L’Europa non vede più nella cooperazione internazionale un mezzo per diffondere valori universali come i diritti umani e la democrazia, ma si sta impegnando per garantirsi una autonomia strategica di accesso ai mercati e alle risorse. Stati Uniti e la Cina agiscono allo stesso modo. Tutti e tre cercano di difendere, rafforzare ed espandere le loro sfere di influenza, evitando però il confronto diretto.

La Uea auspica università europee aperte, transnazionali e in grado di promuovere la continua trasformazione che sta già avvenendo nel mondo. E capaci di costruire partenariati solidi, coinvolgendo un’ampia gamma di attori a livello locale e internazionale: “Le università dovrebbero perciò utilizzare tutte le opportunità offerte dalla digitalizzazione, combinando spazi fisici e virtuali in un ambiente olistico di apprendimento e ricerca che soddisfi le esigenze di una comunità universitaria diversificata”. Sara così?

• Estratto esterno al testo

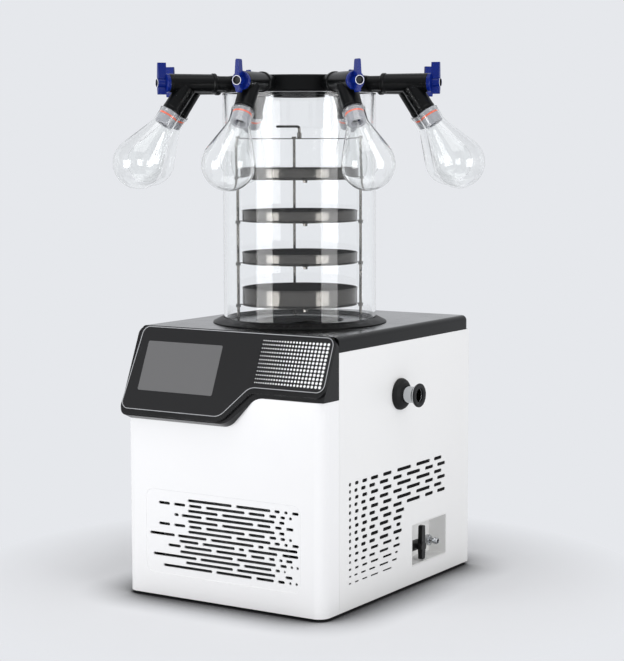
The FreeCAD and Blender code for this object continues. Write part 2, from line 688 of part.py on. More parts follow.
def side_panel(name, side):
    """Sheet-steel side with an L-shaped field of slots that grow longer rearwards."""
    body = new_body(name)
    inside = PANEL_INSIDE if side > 0 else "-" + SIDE
    front = "(%s + seam_gap)" % SEAM
    sketch = new_sketch(body, "YZ", inside)
    rectangle(sketch, front, BACK, "foot_height", BODY_TOP)
    pad(body, sketch, "panel_sheet")
    flange_back = "(%s - panel_sheet - seam_gap)" % BACK
    sketch = new_sketch(body, "XY", "foot_height")
    edge, lip = PANEL_INSIDE, "(%s - 12)" % PANEL_INSIDE
    left, right = (lip, edge) if side > 0 else ("-" + edge, "-" + lip)
    rectangle(sketch, left, right, "%s - panel_sheet" % flange_back, flange_back)
    pad(body, sketch, "body_height")
    sketch = new_sketch(body, "YZ", "%s - press_depth" % SIDE if side > 0 else "-" + SIDE)
    outline(sketch, rounded([("vent_first + %g" % y, "vent_row_top + %g" % z, str(radius))
                             for y, z, radius in PRESSED_FIELD]))
    cut(body, sketch, "press_depth")
    for first, count, part, slots in VENT_ROWS:
        sketch = new_sketch(body, "YZ", inside)
        middle = "(vent_row_top - %d * vent_pitch)" % first
        half = "%g * vent_height" % (part / 2)
        for start, end in slots:
            rectangle(sketch, "vent_first + %g" % start, "vent_first + %g" % end,
                      "%s - %s" % (middle, half), "%s + %s" % (middle, half))
        row = cut(body, sketch, "panel_sheet")
        if count > 1:
            repeat_linear(body, [row], "Z", "%d * vent_pitch" % (2 * (count - 1)), count, back=True)
    return body


def side_panel_right():
    body = side_panel("side_panel_right", 1)
    sketch = new_sketch(body, "YZ", PANEL_INSIDE)
    rectangle(sketch, "niche_front", "niche_front + niche_length",
              "niche_low", "niche_low + niche_height")
    cut(body, sketch, "panel_sheet")
    sketch = new_sketch(body, "YZ", PANEL_INSIDE)
    circle(sketch, "port_tube + 0.6", "port_y", "port_z")
    cut(body, sketch, "panel_sheet")


def vent_filters():
    """Black foam pads behind the slots of both side panels."""
    pads = []
    for side, sign in (("right", ""), ("left", "-")):
        body = doc.addObject("PartDesign::Body", "filter_" + side)
        near = "(%s - filter_gap)" % PANEL_INSIDE
        start = "(%s - filter_thick)" % near if side == "right" else "-" + near
        sketch = new_sketch(body, "YZ", start)
        outline(sketch, [("vent_first - 5", FILTER_LOW), ("vent_first + 187", FILTER_LOW),
                         ("vent_first + 187", FILTER_STEP), ("vent_first + 332", FILTER_STEP),
                         ("vent_first + 332", FILTER_HIGH), ("vent_first - 5", FILTER_HIGH)])
        pad(body, sketch, "filter_thick")
        pads.append(body)
    group("vent_filters", pads)


def rear_panel():
    """Flat rear sheet with an air outlet and the hole for the power inlet."""
    body = new_body("rear_panel")
    half = "(%s - seam_gap)" % PANEL_INSIDE
    sketch = new_sketch(body, "XZ", "%s - panel_sheet" % BACK)
    rectangle(sketch, "-" + half, half, "foot_height", BODY_TOP)
    pad(body, sketch, "panel_sheet")
    sketch = new_sketch(body, "XZ", "%s - panel_sheet" % BACK)
    rectangle(sketch, "inlet_x - inlet_width / 2 - 0.3", "inlet_x + inlet_width / 2 + 0.3",
              "inlet_z - inlet_height / 2 - 3.3", "rocker_z + rocker_height / 2 + 4.3")
    cut(body, sketch, "panel_sheet")
    sketch = new_sketch(body, "XZ", "%s - panel_sheet" % BACK)
    for left in ("outlet_left", "(outlet_left + outlet_step)"):
        rectangle(sketch, left, left + " + outlet_length", "outlet_low", "outlet_low + outlet_height")
    row = cut(body, sketch, "panel_sheet")
    repeat_linear(body, [row], "Z", "(outlet_rows - 1) * outlet_pitch", whole("outlet_rows"))


def top_cover():
    """Dark moulded cover with rolled edges and an opening for the cold trap."""
    body = new_body("top_cover")
    front = "(%s + seam_gap)" % SEAM
    sketch = new_sketch(body, "XY", BODY_TOP)
    outline(sketch, rounded([("-" + SIDE, front), (SIDE, front), (SIDE, BACK, "12"),
                             ("-" + SIDE, BACK, "12")]))
    pad(body, sketch, "cover_height")
    top = dim(COVER_TOP)
    seam = dim(front)

    def rolled(start, end, edge):
        level = abs(start.z - top) < 1e-4 and abs(end.z - top) < 1e-4
        return level and (start.y > seam + 1 or end.y > seam + 1)
    soften(body, edges_where(body.Shape, rolled), "cover_roll")
    sketch = new_sketch(body, "XY", BODY_TOP)
    rectangle(sketch, "-(%s - cover_wall)" % SIDE, "%s - cover_wall" % SIDE, "%s - 1" % front,
              "%s - 6" % BACK)
    cut(body, sketch, "cover_height - cover_roll - cover_wall")
    sketch = new_sketch(body, "XY", BODY_TOP)
    rectangle(sketch, "-(%s - cover_roll)" % SIDE, "%s - cover_roll" % SIDE, "%s - 1" % front,
              "%s - cover_roll - 4" % BACK)
    cut(body, sketch, "cover_height - cover_wall")
    sketch = new_sketch(body, "XY", BODY_TOP)
    circle(sketch, "trap_radius + trap_wall + trap_rim + 1.5")
    cut(body, sketch, "cover_height")


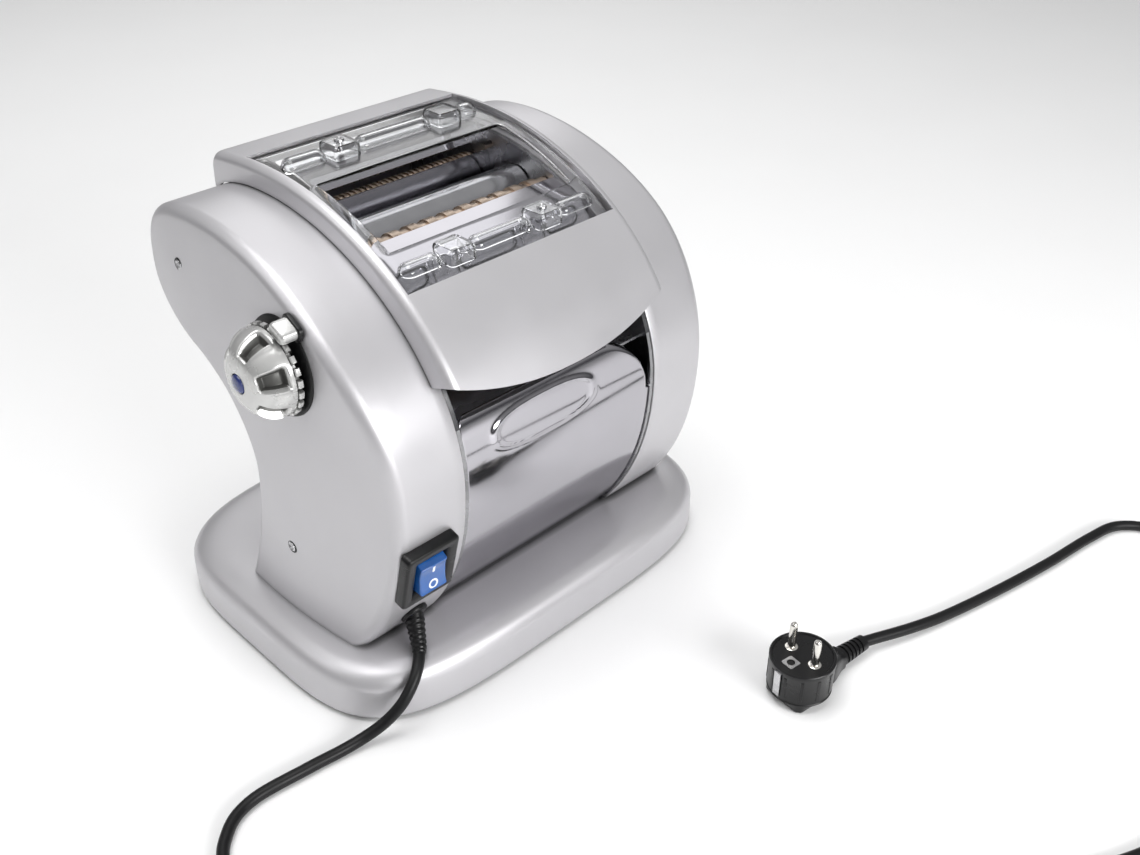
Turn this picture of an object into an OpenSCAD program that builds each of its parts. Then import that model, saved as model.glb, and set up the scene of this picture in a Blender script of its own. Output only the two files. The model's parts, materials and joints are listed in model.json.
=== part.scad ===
// Electric pasta machine: a motor under a hooded head turns two smooth rollers and two cutter pairs.
// X runs along the rollers, -Y is the front, +Z is up. The origin is under the middle of the base.

/* [Base] */
// Width of the base along the rollers
base_w = 316; // [312:1:330]
// Depth of the base, front to back
base_d = 240; // [238:1:250]
// Height of the flat top of the base
base_h = 36; // [36:1:36]

/* [Housings] */
// Greatest half width over the two side housings
housing_x = 137; // [135:1:139]
// Radius of the crowned outer face of a housing
crown_r = 450; // [420:10:600]
// Radius of the crown towards the top of a housing
top_crown_r = 1500; // [1300:100:2000]
// Wall thickness of the side housings
housing_wall = 3; // [2.5:0.5:3]

/* [Rolling gear] */
// Half length of the rollers and cutters
roll_half = 72.5; // [71:0.5:72.5]
// Radius of the smooth rollers
roll_r = 15; // [14.5:0.1:15]
// Outer radius of the cutters
cutter_r = 9.6; // [9.4:0.1:9.6]
// Pitch of the grooves of the wide cutters
wide_pitch = 13; // [12:1:14]
// Pitch of the grooves of the fine cutters
fine_pitch = 4; // [4:1:5]
// Travel of the adjustable roller away from the fixed one
gap_travel = 2; // [1:0.5:2]
// Turn of the thickness knob from thinnest to thickest, degrees
knob_turn = 240; // [180:10:240]

/* [Knob] */
// Diameter of the thickness knob
knob_d = 53; // [48:1:56]

/* [Power] */
// Diameter of the mains cord
cord_d = 7; // [6.5:0.5:7]
// Radius of the motor can
motor_r = 27; // [24:1:27]

/* [Hidden] */

$fn = 48;
fit = 0.05;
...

Il vero rischio è che il confronto tra potenze geografiche mini l’autonomia delle università. Da attori autonomi, aperti e transnazionali, gli atenei potrebbero trasformarsi in strumenti esecutivi, indirizzati e controllati dalla politica e dall’economia. E l’autonomia diventa una sfida assai ardua, se le stesse sfere dell’economia e della politica diventano sempre meno distinte e si fondono generando un’unica entità di gestione del potere.

Le tendenze verso l’autoritarismo e il mercatismo, assieme alle crescenti tensioni a scala globale, restringono l’arena delle università. Per rispondere alla sfida, gli atenei europei devono accentuare i propri valori transnazionali e insistere nell’apertura: la libera mobilità degli studenti e dei docenti è un valore e una necessità. E combattere la crescente monetizzazione dell’istruzione, trasformata in una merce.

Se l’università europea non ce la farà, confido nella nascita di istituzioni di frontiera, come fu lo Iiasa di 50 anni fa, inaugurato dai presidenti Johnson e Kosygin. L’International Institute for Applied Systems Analysis di Laxemburg, Vienna, fu per molti anni il Checkpoint Charlie della scienza, la porta aperta alla cooperazione scientifica e tecnologica tra i due blocchi, occidentale e sovietico. Era un ponte che si affacciava sulle questioni globali con taglio interdisciplinare, dove si sono formati moltissimi studiosi ormai in pensione, dagli economisti ai climatologi e perfino idrologi.

Se una chiusura ci sarà, ci farà parecchio male non soltanto la perdita di una bella fetta di clienti, ma ci mancherà anche e soprattutto la rinuncia alla ricchezza culturale che ho apprezzato negli ultimi anni insegnando idrologia del paesaggio.